Colin Young (Belize) also spoke in favour of webcasting.

Richard Muyungi (Tanzania) said while he understood the challenge in terms of being effective and keeping track of confidential maters, broader engagement with needy communities was important and live webcast would be extremely useful.

Amjad Abdulla (Maldives) said the Secretariat was well aware of matters of confidentiality and the Board members would not divulge confidential information. “We are not trying to introduce anything new here. It (webcast) is done it in other constituted bodies/funds. Why are we afraid of webcasting? Nothing confidential will be webcast. This is a very useful way of communicating,” he said.

Anders Wallberg (Sweden) said there is a need to be transparent and was in favour of having webcast.
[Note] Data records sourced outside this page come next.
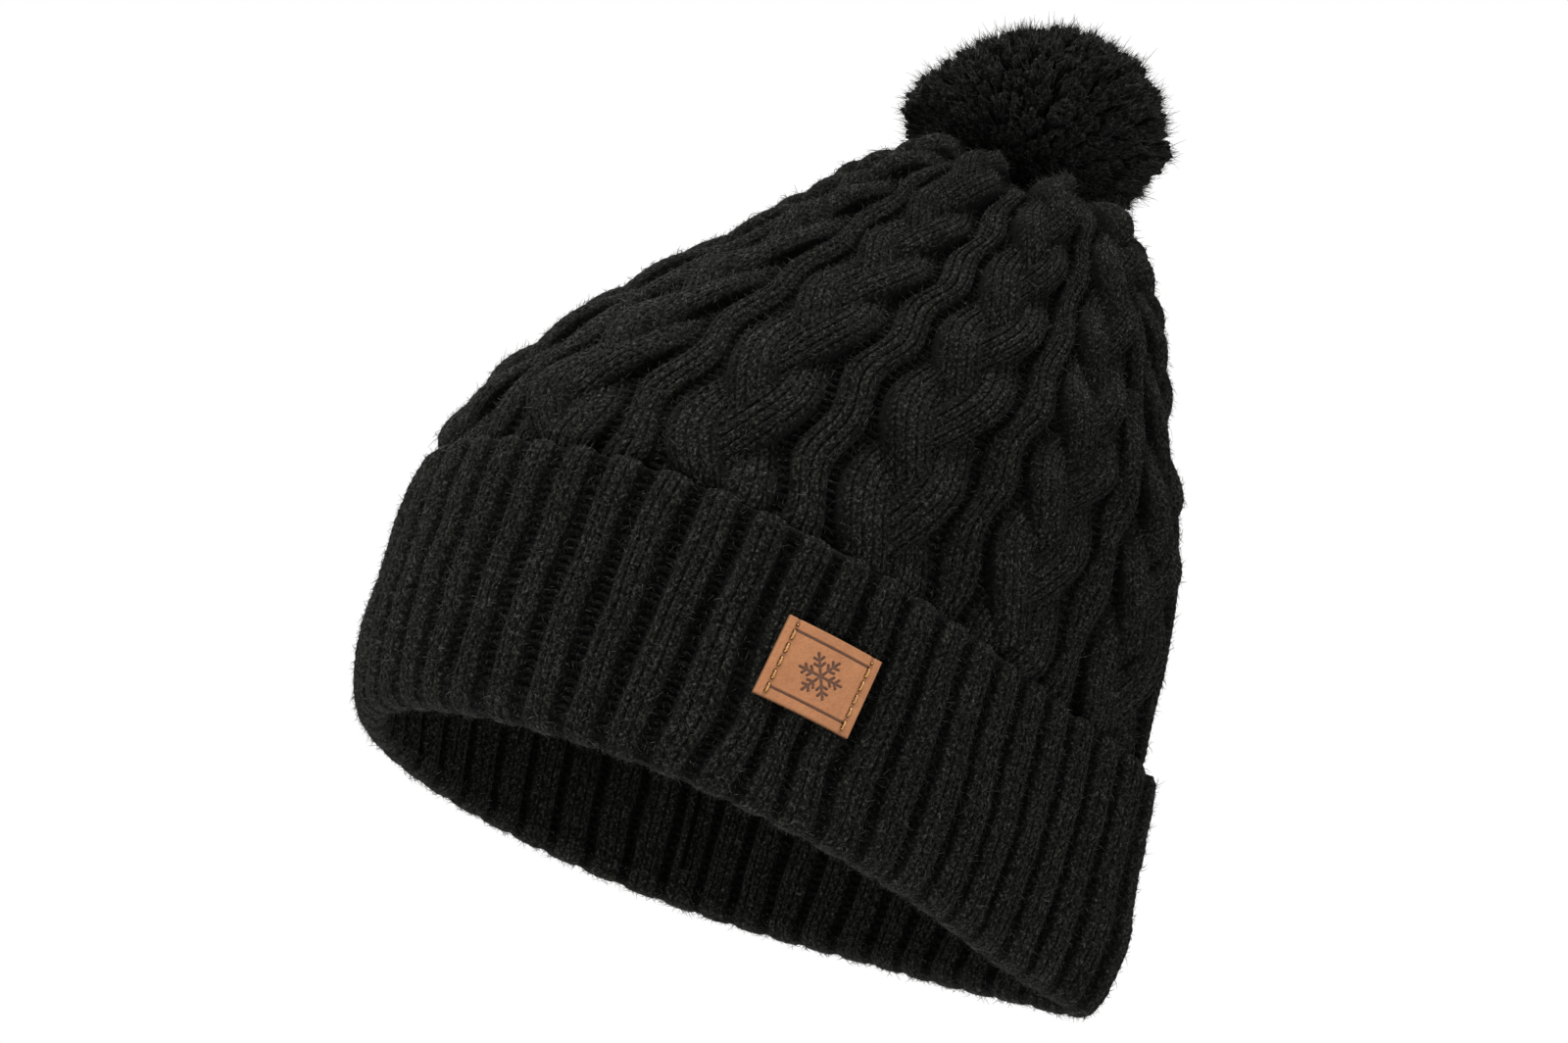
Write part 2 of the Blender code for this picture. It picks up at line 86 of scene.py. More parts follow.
# Crown
CROWN_BOTTOM_MM = 56.0
CUFF_TOP_MM = 71.0
PLAIT_MM = 88.0              # a strand's full swing and back, at the crown's base
CABLE_HALF_MM = 17.8
STRAND_HALF_MM = 8.2
STRAND_WALES = 5
STRAND_RISE_MM = 3.3
CROSS_RISE_MM = 2.0
FURROW_MM = 3.1
CROWN_RIB_WALES = 4
CROWN_RIB_RISE_MM = 2.9
CROWN_WALL_MM = 1.9
REPEAT_MM = 50.0

# Cuff: its section, from the lip inside the hat, round the fold and up to the free edge (mm)
CUFF_FACE = (
    (-0.3, 6.1), (0.0, 4.0), (1.0, 1.5), (2.8, 0.2), (4.8, 0.0), (7.0, 0.5), (9.0, 2.6), (9.8, 7.0),
    (9.8, 15.0), (9.7, 27.0), (9.6, 40.0), (9.4, 52.0), (9.1, 62.0), (8.7, 68.0), (7.6, 70.8),
)
CUFF_BACK = ((5.9, 70.6), (5.2, 67.0), (5.0, 52.0), (5.0, 30.0), (5.0, 12.0), (4.0, 7.0))

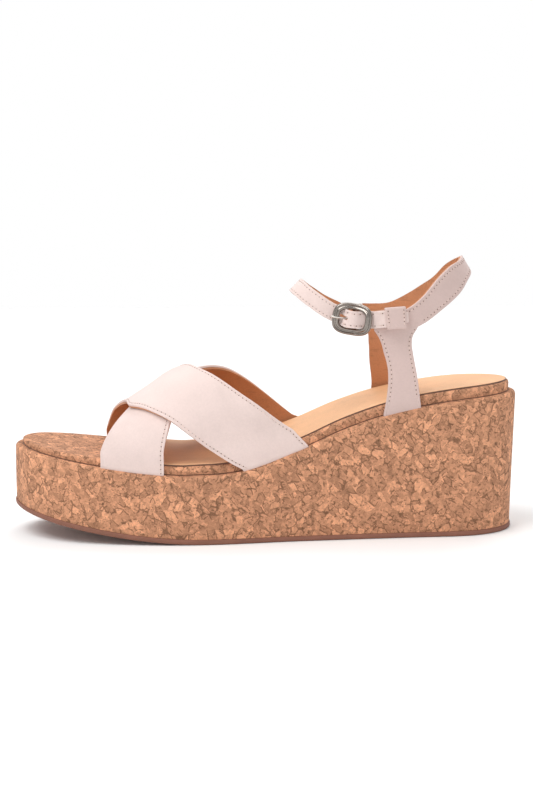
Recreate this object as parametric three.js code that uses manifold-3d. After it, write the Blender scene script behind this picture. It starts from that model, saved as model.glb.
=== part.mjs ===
// Wedge sandal, left foot: cork platform, two crossed straps, a heel halter and a buckled ankle strap.
// Millimetres. +X runs from toe to heel, -Y is the outer side of the foot, +Z is up from the floor.
import * as THREE from 'three';
import { mergeVertices } from 'three/addons/utils/BufferGeometryUtils.js';
import Module from 'manifold-3d';

const wasm = await Module();
wasm.setup();

// ---------------------------------------------------------------- driving dimensions
const soleLength = 255;          // toe tip to heel back
const ballWidth = 86;            // platform across the ball of the foot
const heelWidth = 62.5;          // wedge across the heel
const platformHeight = 34;       // floor to the top of the platform under the ball
const heelHeight = 71;           // floor to the top of the wedge at the heel
const toeSpring = 14.2;          // lift of the outsole at the toe tip
const toeLift = 11.5;            // rise of the platform's top from the ball to the toe tip
const outsoleThickness = 2.6;
const outsoleWelt = 0.5;         // how far the outsole stands out past the cork
const corkThickness = 1.8;       // cork round the wedge
const corkTurnIn = 12;           // width of cork turned over the wedge's top and bottom
const heelLean = 2;              // how far the heel's back slopes in towards the floor
const footbedInset = 3.6;        // footbed edge inside the wedge's edge
const toeRim = 2.8;              // footbed thickness at the toe, the ball and the heel
const ballRim = 3.9;
const heelRim = 5;
const boardThickness = 1.2;
const footbedCork = 0.9;
const sockThickness = 0.8;
const sockInset = 1.4;           // sock lining inside the footbed's edge
const sockFront = 0.25;          // front edge of the sock lining, as a share of the length from the toe
const shankWidth = 12;
const shankThickness = 1.4;
const nailRadius = 0.9;
const nailLength = 14;
const rivetRadius = 1.5;

const crossStrapWidth = 30;
const instepHeight = 43;         // height of the crossed straps over the footbed
const outerLeather = 1.05;
const liningLeather = 0.7;
const tapeThickness = 0.25;
const layerGap = 0.1;            // between lining, tape and outer leather
const ankleStrapWidth = 8.4;
const ankleHeight = 28;          // footbed at the heel up to the lower edge of the ankle band
const ankleLoopLength = 84.7;    // front to back across the ankle loop
const ankleLoopWidth = 52;
const ankleLoopCentre = 0.7249;  // its centre, as a share of the length from the toe
const lastingMargin = 11;        // length of strap tucked under the footbed
const marginThickness = 0.8;     // leather pared down where it is tucked under

const clearance = 0.3;           // gap between pieces that touch
const barRadius = 0.75;          // buckle's centre bar
const buckleLength = 20;
const buckleHeight = ankleStrapWidth + 7.4;
const buckleRail = 2.75;         // width of the frame's metal
const prongRadius = 0.5;
const tabThickness = 0.7;
const tabWidth = ankleStrapWidth - 0.2;
const keeperLength = 9.2;
const keeperLeather = 0.9;

// ---------------------------------------------------------------- small tools
const { PI, abs, acos, cos, max, min, sin, sqrt } = Math;
const lerp = THREE.MathUtils.lerp;
const clamp01 = (t) => min(1, max(0, t));
const smooth = (t) => THREE.MathUtils.smoothstep(t, 0, 1);
const degrees = THREE.MathUtils.degToRad;
const range = (count) => Array.from({ length: count }, (_, i) => i);

// A smooth scalar profile through [position, value] pairs, held level past both ends.
function profile(pairs) {
  const slope = (i) => {
    const [a, b] = [pairs[max(0, i - 1)], pairs[min(pairs.length - 1, i + 1)]];
    return (b[1] - a[1]) / (b[0] - a[0]);
  };
  return (at) => {
    if (at <= pairs[0][0]) return pairs[0][1];
    const last = pairs[pairs.length - 1];
    if (at >= last[0]) return last[1];
    const i = pairs.findIndex((pair) => pair[0] > at) - 1;
    const span = pairs[i + 1][0] - pairs[i][0];
    const t = (at - pairs[i][0]) / span;
    const [p, q] = [pairs[i][1], pairs[i + 1][1]];
    const [m, n] = [slope(i) * span, slope(i + 1) * span];
    return (2 * t ** 3 - 3 * t ** 2 + 1) * p + (t ** 3 - 2 * t ** 2 + t) * m
      + (3 * t ** 2 - 2 * t ** 3) * q + (t ** 3 - t ** 2) * n;
  };
}

function geometryOf(positions, triangles) {
  const geometry = new THREE.BufferGeometry();
  geometry.setAttribute('position', new THREE.Float32BufferAttribute(positions, 3));
  geometry.setIndex(triangles);
  return geometry;
}

function solidOf(source) {
  const bare = source.clone();
  bare.deleteAttribute('normal');
  bare.deleteAttribute('uv');
  const merged = mergeVertices(bare, 1e-4);
  const vertProperties = new Float32Array(merged.attributes.position.array);
  const triVerts = new Uint32Array(merged.index.array);
  return new wasm.Manifold(new wasm.Mesh({ numProp: 3, vertProperties, triVerts }));
}

function geometryFrom(solid) {
  const { vertProperties, triVerts } = solid.getMesh();
  return geometryOf(Array.from(vertProperties), Array.from(triVerts));
}

function cylinderSolid(radius, length, centre) {
  const shape = new THREE.CylinderGeometry(radius, radius, length, 20);
  shape.rotateX(PI / 2);
  shape.translate(centre.x, centre.y, centre.z);
  return solidOf(shape);
}

// ---------------------------------------------------------------- platform outline and heights
const stationX = (share) => (share - 0.5) * soleLength;
const shareOf = (x) => x / soleLength + 0.5;

// Half outlines as [share of length, share of half width]; the wider half is the ball, the other the heel.
const outerHalf = [[0, 0.03], [0.026, -0.44], [0.09, -0.76], [0.215, -0.965], [0.375, -1.01],
  [0.56, -0.86], [0.76, -0.742], [0.915, -0.64], [0.98, -0.36], [1, 0]];
const innerHalf = [[0, 0.03], [0.026, 0.5], [0.09, 0.8], [0.215, 0.98], [0.375, 0.965],
  [0.56, 0.79], [0.76, 0.735], [0.915, 0.64], [0.98, 0.36], [1, 0]];
const heelShare = heelWidth / ballWidth / 0.7267;
const outlinePoint = ([share, half]) => {
  const narrowing = lerp(1, heelShare, smooth((share - 0.4) / 0.4));
  return new THREE.Vector3(stationX(share), half * narrowing * ballWidth / 2, 0);
};
const outlineCurve = new THREE.CatmullRomCurve3(
  [...outerHalf, ...innerHalf.slice(1, -1).reverse()].map(outlinePoint), true, 'centripetal');

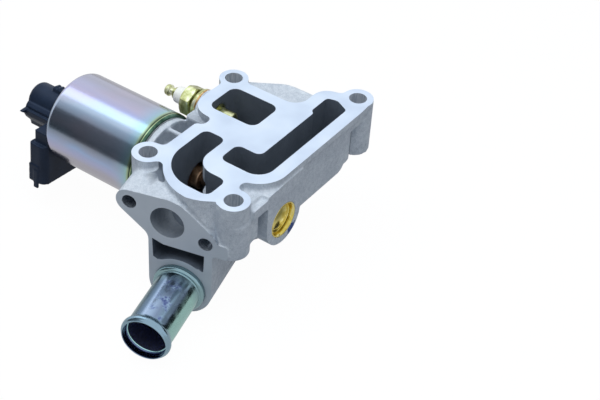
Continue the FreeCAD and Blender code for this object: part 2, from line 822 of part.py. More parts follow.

Karsten Sach (Germany) also supported webcasting and said it would be important to get information on how big an interest there was for live webcast.

Kate Hughes (UK) said they would like to think further about webcasting and on how to protect and deliver confidential information during live webcast. If all information is disclosed too early, it might constrain discussions. 

Leonardo Diaz-Martinez (USA) said that one of the challenges is balancing between transparency and operating effectively as a Board. The Board is extremely transparent and has video recordings of the proceedings of the meetings. Live webcast has two issues: it makes things more difficult to take positions and to be flexible in certain matters.  It is also unfair that any one time, a section of the public will not be able to access it live because they will be sleeping.

Following these exchanges, the Board adopted the decision to allow for live webcast. Arini (Egypt) thanked the US for its flexibility on the matter and said that the US came a very long way to accommodate others’ views.

Besides webcasting, the Board requested the Ethics and Audit Committee to review the relevant disclosure requirements under the Policy and make appropriate recommendations to the Board once the Environmental and Social Management System (ESMS) was developed.